LES HOMMES
Dr Armstrong, Sepp, Steuben
les trois premiers personnages masculins de Stroheim dans
Blind Husbands sont intéressants par leur variété, et par les rapports qu'ils entretiennent: ils sont le drame, et le fait qu'il tourne en apparence autour de Mrs Armstrong ne doit pas nous éloigner du véritable sujet: la loyauté, et le courage des hommes; la loyauté de Sepp, et celle du Docteur à l'égard de celle qu'il tend à négliger. Mais aussi le courage de celui qui fanfaronne et se dégonfle comme une baudruche(Juché au sommet, seul et hésitant, Stroheim ressemble par sa gestuelle à... Stan Laurel, celui d'avant Hardy). Dans ce petit monde, si Steuben et le Docteur apportent une subtilité inédite, Sepp est le plus involontairement ridicule des personnages de l'auteur, et Stroheim ainsi que Gowland feront beaucoup mieux, on le sait.
Karamzin, Hughes
Dans Foolish Wives, Karamzin est bien sur l'objet de toutes les attentions, mais les intentions de Stroheim de révéler progressivement Hughes comme un parangon de droiture et fondamentalement "un homme, un vrai", ont été torpillées hélas par la mort du comédien; mais dans
Foolish Wives, il opposait clairement le vrai, le solide(Mr Hughes)au factice("A counterfeit", dit un titre final: Karamzin est un rôle). Du reste, la situation castratrice du faux comte(Il n'est pas le maître chez lui, il n'est finalement qu'un employé, et doit partager sa maîtresse avec une femme...)vient sérieusement entamer la masculinité du personnage, qui à force d'être mené par ses attributs génitaux finira à l'égout.
Mac, Marcus
Mac, le centre de
Greed, est bien sur trop bête pour comprendre ce qui arrive autour de lui, mais il est aussi sentimental(L'oiseau, sa force de caractère qui se révèle à la perspective de"gagner" Trina... mais surtout incapable de penser à long terme: "I've got her", dit-il, lorsqu'il a obtenu un baiser de Trina, et il ne fera plus rien pour la garder.

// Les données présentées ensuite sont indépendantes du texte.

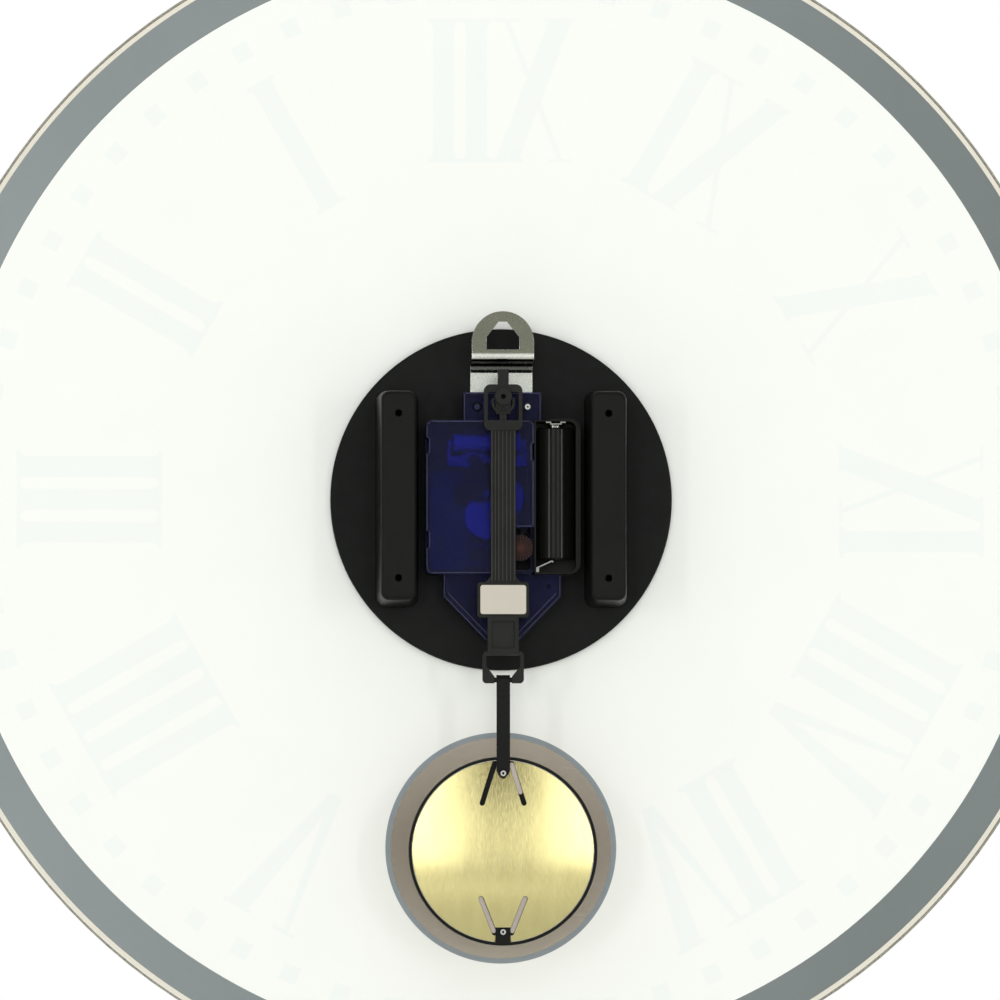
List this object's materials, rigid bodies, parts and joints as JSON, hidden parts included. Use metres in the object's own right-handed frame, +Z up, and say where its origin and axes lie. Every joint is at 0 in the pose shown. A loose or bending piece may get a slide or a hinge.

Il ne comprend pas les changements, et ne peut comprendre qu'il lui faille se battre de temps en temps pour conserver sa femme. Mais Marcus, lui, souffre d'un excès d'intelligence: il aime son copain("For life", dit il lorsqu'il lui abandonne Trina)mais va laisser la rancoeur s'installer au point de se délester de tout sentiment. Et lorsque il n' a plus que cela, il utilise des moyens déloyaux: la dénonciation de Mac pour exercice illégal du métier de dentiste est un geste que Mac n'aurait as pu imaginer. Ces deux là, pour résumer, ils ne font qu'un.
Mirko, Danilo, Franz, Wolfram
Lorsqu'on observe d'un oeil distrait ses films, les princes de l'oeuvre de Stroheim sont considérés comme une entité à part entière, et pourtant ils sont tous différents. (J'ai exclu de cette liste Nicki, puisque je n'ai toujours pas vu
The Wedding march) Les deux premiers, comme Mac et Marcus, sont à nouveau les deux uniques pièces d'un puzzle, et se complètent d'autant que c'est souligné en permanence par la mise en scène, le rang des personnages, leur costumes, et le fait que finalement l'un ne va pas sans l'autre: partout ou Danilo se trouve, Mirko n'est pas loin; une façon de rappeler que derrière tout homme il y a un cochon qui sommeille? Il est vrai qu'avec Mirko, on est arrivé à bon porc.
Franz est joué par Norman Kerry, il n'ya donc pas grand chose de subtil à en tirer, mais il s'agit d'un effort de Stroheim pour construire un personnage plus complexe, qui incorpore des passages, des évolutions, qui attire la sympathie tout en ayant des mauvaises habitudes, etc... La fin le montre plus humain, grâce à son parcours, justement.
Quant à Wolfram, le peu de choses dont on dispose sur lui font de son personnage un homme-objet, en même temps qu'un enième variation sur le personnage de Franz Von Hohenegg. A propos de Franz Von Hohenegg, y aurait-il un Germaniste qui puisse nous dire s'il ya la-dedans un jeu de mots sur "Sans" egg? Egg pouvant être un symbole de progéniture, ou plus encore un symbole ironique de masculinité...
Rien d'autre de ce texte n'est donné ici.